--- Task to carry out ---
Gather the lines from the material that contain "nodeName".

··· Data extract ···

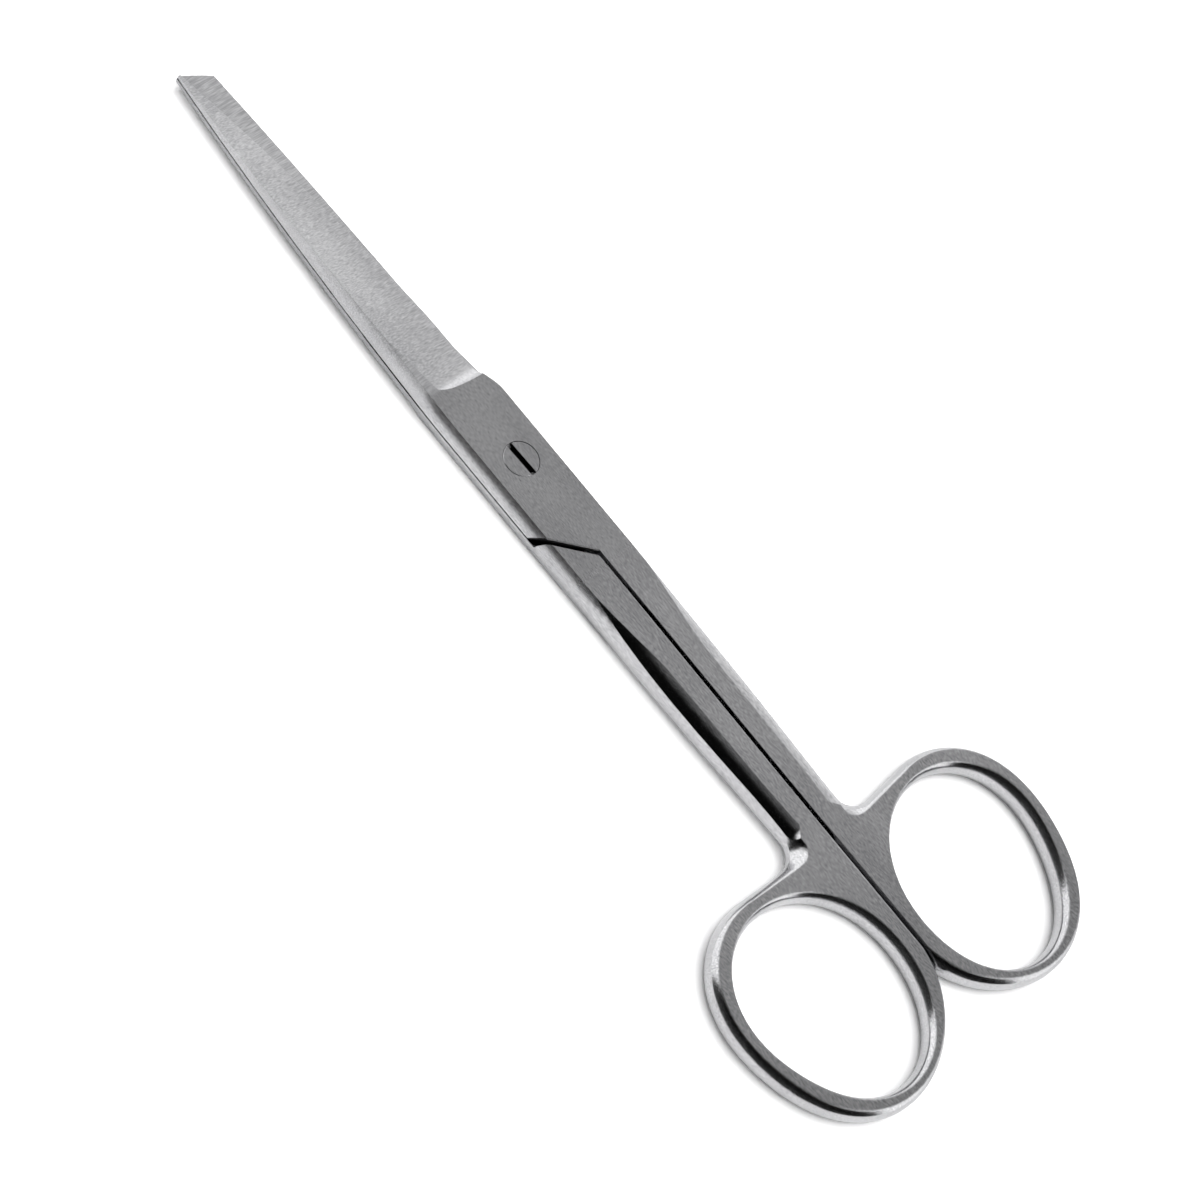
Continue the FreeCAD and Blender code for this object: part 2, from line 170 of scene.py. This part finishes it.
    # rubbed edges, then the rounder sides
    foot = addNode(tree, "ShaderNodeMapRange", {}, {
        "Value": axes.outputs["Z"], "From Min": steel["footMm"][0] / perMm,
        "From Max": steel["footMm"][1] / perMm, "To Min": steel["footRoundMm"] / perMm, "To Max": 0.0})
    radius = addNode(tree, "ShaderNodeMath", {"operation": "MULTIPLY_ADD"}, {
        0: levels["edgeRound"].outputs["Color"], 1: 1 / perMm, 2: foot.outputs["Result"]})
    edges = addNode(tree, "ShaderNodeBevel", {"samples": steel["edgeSamples"]}, {
        "Radius": radius.outputs["Value"]})
    height = addNode(tree, "ShaderNodeMath", {"operation": "MULTIPLY_ADD"}, {
        0: axes.outputs["Z"], 1: perMm, 2: -steel["middleMm"]})
    squared = addNode(tree, "ShaderNodeMath", {"operation": "MULTIPLY"}, {
        0: height.outputs["Value"], 1: height.outputs["Value"]})
    normal = edges.outputs["Normal"]
    fade = steel["polishFadeMm"]
    for start, end, halfMm, curve in steel["polished"]:
        crown = addNode(tree, "ShaderNodeMath", {"operation": "MULTIPLY_ADD"}, {
            0: squared.outputs["Value"], 1: -curve, 2: curve * halfMm ** 2})
        above = addNode(tree, "ShaderNodeMath", {"operation": "MAXIMUM"}, {
            0: crown.outputs["Value"], 1: 0.0})
        rising = addNode(tree, "ShaderNodeMapRange", {}, {
            "Value": axes.outputs["X"], "From Min": (start - fade) / perMm, "From Max": start / perMm})
        falling = addNode(tree, "ShaderNodeMapRange", {}, {
            "Value": axes.outputs["X"], "From Min": end / perMm, "From Max": (end + fade) / perMm,
            "To Min": 1.0, "To Max": 0.0})
        there = addNode(tree, "ShaderNodeMath", {"operation": "MULTIPLY"}, {
            0: rising.outputs["Result"], 1: falling.outputs["Result"]})
        proud = addNode(tree, "ShaderNodeMath", {"operation": "MULTIPLY"}, {
            0: above.outputs["Value"], 1: there.outputs["Value"]})
        polish = addNode(tree, "ShaderNodeBump", {}, {
            "Height": proud.outputs["Value"], "Strength": 1.0, "Distance": 1 / perMm, "Normal": normal})
        normal = polish.outputs["Normal"]
    bump = addNode(tree, "ShaderNodeBump", {}, {
        "Height": grain.outputs["Result"], "Strength": steel["grainBump"],
        "Distance": steel["grainDepthMm"] / perMm, "Normal": normal})

    # reflections spread along Y on the handles and along X on the blades
    spread = addNode(tree, "ShaderNodeMix", {"data_type": "VECTOR"}, {
        0: onBlade.outputs["Result"], 4: (0.0, 1.0, 0.0), 5: (1.0, 0.0, 0.0)})
    turned = addNode(tree, "ShaderNodeVectorTransform", {
        "vector_type": "VECTOR", "convert_from": "OBJECT", "convert_to": "WORLD"}, {
        "Vector": spread.outputs[1]})
    shader = addNode(tree, "ShaderNodeBsdfPrincipled", {}, {
        "Base Color": paintedShade.outputs[2], "Roughness": rough.outputs["Value"],
        "Normal": bump.outputs["Normal"], "Tangent": turned.outputs["Vector"],
        "Anisotropic": steel["anisotropy"], "Metallic": 1.0})
    addNode(tree, "ShaderNodeOutputMaterial", {}, {"Surface": shader.outputs["BSDF"]})
    return material


def dressNode(nodeName, material):
    # puts the material in every slot of a piece
    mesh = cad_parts[nodeName].data
    if not mesh.materials:
        mesh.materials.append(material)
    for index in range(len(mesh.materials)):
        mesh.materials[index] = material


print("steel of the halves and the screw")
dressNode("upper_half", makeSteel(steel))
dressNode("lower_half", makeSteel(steel))
# the screw is of the same steel, with sharp edges and painted shade darkening its slot
screwSteel = dict(steel, name="ground_stainless_screw_steel", cloudMm=4.0, polished=[], gaps=[],
                  edgeRound=[(-85, 0.02), (61, 0.02)],
                  heightShade=[(0, 1.0), (2.5, 1.0), (3.0, 0.06), (4.36, 0.06), (4.46, 1.0), (5, 1.0)])
dressNode("pivot_screw", makeSteel(screwSteel))

# The table is matt white. The camera sees it a little overexposed, so that only the shadow close to
# the steel shows, as in a photograph on a white ground.
table = {"name": "matt_white_table", "halfSize": 1.5, "colour": "#FAFAFA", "cameraGain": 1.4}


def makeTable(table):
    shape = bmesh.new()
    bmesh.ops.create_grid(shape, x_segments=1, y_segments=1, size=table["halfSize"])
    mesh = bpy.data.meshes.new(table["name"])
    shape.to_mesh(mesh)
    shape.free()
    top = bpy.data.objects.new(table["name"], mesh)
    bpy.context.scene.collection.objects.link(top)
    material = bpy.data.materials.new(table["name"])
    material.use_nodes = True
    tree = material.node_tree
    tree.nodes.clear()
    path = addNode(tree, "ShaderNodeLightPath")
    plain = linearColour(table["colour"])
    seen = [part * table["cameraGain"] for part in plain[:3]] + [1.0]
    colour = addNode(tree, "ShaderNodeMix", {"data_type": "RGBA"}, {
        "Factor": path.outputs["Is Camera Ray"], 6: plain, 7: seen})
    shader = addNode(tree, "ShaderNodeBsdfDiffuse", {}, {"Color": colour.outputs[2]})
    addNode(tree, "ShaderNodeOutputMaterial", {}, {"Surface": shader.outputs["BSDF"]})
    mesh.materials.append(material)


# What the steel mirrors: a white wall behind the object, a duller ceiling, a black screen on the
# camera's side that gets a little lighter near the floor, and a bright lamp beyond each end.
room = {
    # level of the room at angles in degrees from straight up towards +Y
    "arc": [(-130, 0.9), (-90, 0.95), (-65, 0.85), (-50, 0.62), (-40, 0.46), (-30, 0.42), (-18, 0.34),
            (-6, 0.17), (6, 0.04), (16, 0.003), (50, 0.003), (72, 0.05), (110, 0.07)],
    "lampLevel": 1.4,
    "lampFrom": 0.26,  # the share of the way along X at which a lamp starts
    "lampFull": 0.62,
    "screenFrom": 0.2,  # the share of the way towards +Y at which the screen starts to hide the lamps
    "screenFull": 0.36,
    "screenTurn": 0.34,  # the screen stands a little nearer at the rings' end
    "dullEnd": 0.6,  # the ceiling is duller above the finger rings
    "dullFrom": -0.02,
    "dullFull": -0.12,
}
# What lights the table: a glow from all round, and a broad lamp overhead.
tableLight = {"glow": 0.06, "lamp": 3.7, "towards": (-0.1, 0.0, 1.0), "sharpness": 5.0}


def makeWorld(room, tableLight):
    world = bpy.data.worlds.new("studio")
    bpy.context.scene.world = world
    world.use_nodes = True
    # without sampling the steel mirrors the room alone, and not the light meant for the table
    world.cycles.sampling_method = "NONE"
    tree = world.node_tree
    tree.nodes.clear()
    direction = addNode(tree, "ShaderNodeTexCoord").outputs["Generated"]
    axes = addNode(tree, "ShaderNodeSeparateXYZ", {}, {"Vector": direction})
    angle = addNode(tree, "ShaderNodeMath", {"operation": "ARCTAN2"}, {
        0: axes.outputs["Y"], 1: axes.outputs["Z"]})
    first, last = room["arc"][0][0], room["arc"][-1][0]
    share = addNode(tree, "ShaderNodeMapRange", {}, {
        "Value": angle.outputs["Value"], "From Min": math.radians(first), "From Max": math.radians(last)})
    arc = addNode(tree, "ShaderNodeValToRGB", {}, {"Fac": share.outputs["Result"]})
    setStops(arc, [((degrees - first) / (last - first), level) for degrees, level in room["arc"]])
    sideways = addNode(tree, "ShaderNodeMath", {"operation": "ABSOLUTE"}, {0: axes.outputs["X"]})
    onLamp = addNode(tree, "ShaderNodeMapRange", {"interpolation_type": "SMOOTHSTEP"}, {
        "Value": sideways.outputs["Value"], "From Min": room["lampFrom"], "From Max": room["lampFull"]})
    behind = addNode(tree, "ShaderNodeMath", {"operation": "MULTIPLY_ADD"}, {
        0: axes.outputs["X"], 1: -room["screenTurn"], 2: axes.outputs["Y"]})
    unscreened = addNode(tree, "ShaderNodeMapRange", {"interpolation_type": "SMOOTHSTEP"}, {
        "Value": behind.outputs["Value"], "From Min": room["screenFrom"], "From Max": room["screenFull"],
        "To Min": 1.0, "To Max": 0.0})
    lampShare = addNode(tree, "ShaderNodeMath", {"operation": "MULTIPLY"}, {
        0: onLamp.outputs["Result"], 1: unscreened.outputs["Result"]})
    dull = addNode(tree, "ShaderNodeMapRange", {}, {
        "Value": axes.outputs["X"], "From Min": room["dullFull"], "From Max": room["dullFrom"],
        "To Min": room["dullEnd"], "To Max": 1.0})
    surround = addNode(tree, "ShaderNodeMath", {"operation": "MULTIPLY"}, {
        0: arc.outputs["Color"], 1: dull.outputs["Result"]})
    level = addNode(tree, "ShaderNodeMix", {}, {
        "Factor": lampShare.outputs["Value"], "A": surround.outputs["Value"], "B": room["lampLevel"]})
    mirrored = addNode(tree, "ShaderNodeBackground", {}, {
        "Color": linearColour("#FFFFFF"), "Strength": level.outputs["Result"]})
    facing = addNode(tree, "ShaderNodeVectorMath", {"operation": "DOT_PRODUCT"}, {
        0: direction, 1: Vector(tableLight["towards"]).normalized()})
    front = addNode(tree, "ShaderNodeMath", {"operation": "MAXIMUM"}, {0: facing.outputs["Value"], 1: 0.0})
    lobe = addNode(tree, "ShaderNodeMath", {"operation": "POWER"}, {
        0: front.outputs["Value"], 1: tableLight["sharpness"]})
    glow = addNode(tree, "ShaderNodeMath", {"operation": "MULTIPLY_ADD"}, {
        0: lobe.outputs["Value"], 1: tableLight["lamp"], 2: tableLight["glow"]})
    soft = addNode(tree, "ShaderNodeBackground", {}, {
        "Color": linearColour("#FFFFFF"), "Strength": glow.outputs["Value"]})
    white = addNode(tree, "ShaderNodeBackground", {}, {"Color": linearColour("#FFFFFF"), "Strength": 1.0})
    path = addNode(tree, "ShaderNodeLightPath")
    lit = addNode(tree, "ShaderNodeMixShader", {}, {
        0: path.outputs["Is Glossy Ray"], 1: soft.outputs["Background"], 2: mirrored.outputs["Background"]})
    shown = addNode(tree, "ShaderNodeMixShader", {}, {
        0: path.outputs["Is Camera Ray"], 1: lit.outputs["Shader"], 2: white.outputs["Background"]})
    addNode(tree, "ShaderNodeOutputWorld", {}, {"Surface": shown.outputs["Shader"]})


print("table and light")
makeTable(table)
makeWorld(room, tableLight)

# The photograph's own view, for a square picture of 1200 pixels. Angles are in degrees.
viewer = {
    "name": "photograph_view",
    "target": Vector((-0.01853, 0.00410, 0.0045)),
    "distance": 0.35875,
    "azimuth": -8.90,
    "elevation": 56.26,
    "roll": 42.91,
    "focalPixels": 3150.3,
    "picturePixels": 1200,
    "sensorMm": 36.0,
    "clipStart": 0.01,
    "clipEnd": 20,
}


def makeCamera(viewer):
    azimuth, elevation, roll = (math.radians(viewer[name]) for name in ("azimuth", "elevation", "roll"))
    back = Vector((math.sin(azimuth) * math.cos(elevation), math.cos(azimuth) * math.cos(elevation),
                   math.sin(elevation)))
    level = Vector((0, 0, 1)).cross(back).normalized()
    rise = back.cross(level)
    right = level * math.cos(roll) + rise * math.sin(roll)
    up = rise * math.cos(roll) - level * math.sin(roll)
    lens = bpy.data.cameras.new(viewer["name"])
    lens.sensor_width = viewer["sensorMm"]
    lens.lens = viewer["focalPixels"] / viewer["picturePixels"] * viewer["sensorMm"]
    lens.clip_start = viewer["clipStart"]
    lens.clip_end = viewer["clipEnd"]
    camera = bpy.data.objects.new(viewer["name"], lens)
    bpy.context.scene.collection.objects.link(camera)
    turn = Matrix((right, up, back)).transposed().to_4x4()
    camera.matrix_world = Matrix.Translation(viewer["target"] + back * viewer["distance"]) @ turn
    bpy.context.scene.camera = camera


print("camera")
makeCamera(viewer)
bpy.context.scene.view_settings.view_transform = "Standard"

···

--- Right answer ---
def dressNode(nodeName, material):
    mesh = cad_parts[nodeName].data